Rep. Michelle Lujan Grisham, D-N.M., chairwoman of the Congressional Hispanic Caucus, center, speaks with reporters on Capitol Hill in Washington, Jan. 17, 2018, following a meeting with the Congressional Hispanic Caucus and White House Chief of Staff John Kelly.
Rep. Michelle Lujan Grisham, D-N.M., chairwoman of the Congressional Hispanic Caucus, center, speaks with reporters on Capitol Hill in Washington, Jan. 17, 2018, following a meeting with the Congressional Hispanic Caucus and White House Chief of Staff John Kelly.

After Wednesday’s meeting with Congressional Hispanic Caucus members, White House Chief of Staff Kelly reportedly told a group of Democratic lawmakers that some of President Trump’s campaign promises on immigration, including building a wall along the U.S.-Mexico border, are “uninformed.”

The Washington Post reported Wednesday that Kelly also told the lawmakers that the U.S. won’t construct a physical wall along the entire border with Mexico, despite Trump’s claims to the contrary.

DACA extension

Kelly all but confirmed the report during an appearance on Fox News later Wednesday.

“[Trump’s] changed his attitude toward the DACA issue and even the wall,” Kelly said, referring to the Deferred Action for Childhood Arrivals (DACA) program. “[Trump] has evolved in the way he’s looked at things. Campaigns and governing are two different things.”

Rep. Luis Gutiérrez (D-Ill.), who was present at the meeting, later confirmed the Post report.

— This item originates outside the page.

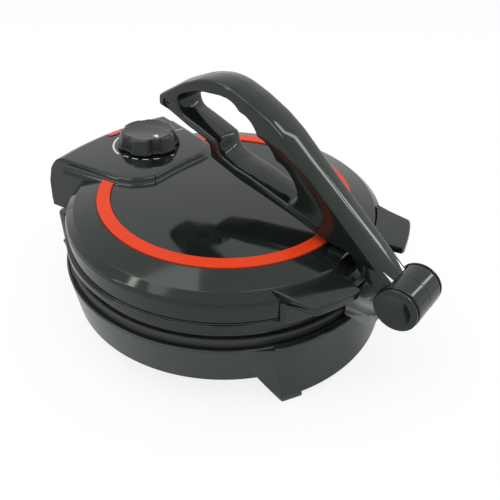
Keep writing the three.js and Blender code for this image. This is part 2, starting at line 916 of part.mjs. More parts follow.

“I can confirm that Chief of Staff Kelly said today that the president’s campaign was not fully informed about the wall he was promising to voters,” Gutiérrez said in a statement. “Kelly went on to say that many campaigns are not fully informed about every policy and that campaigning and governing are two different things and that governing is harder. Kelly took credit for educating the president on the wall and that a concrete barrier from sea to shining sea was no longer the conception of border security barriers supported today by the White House.”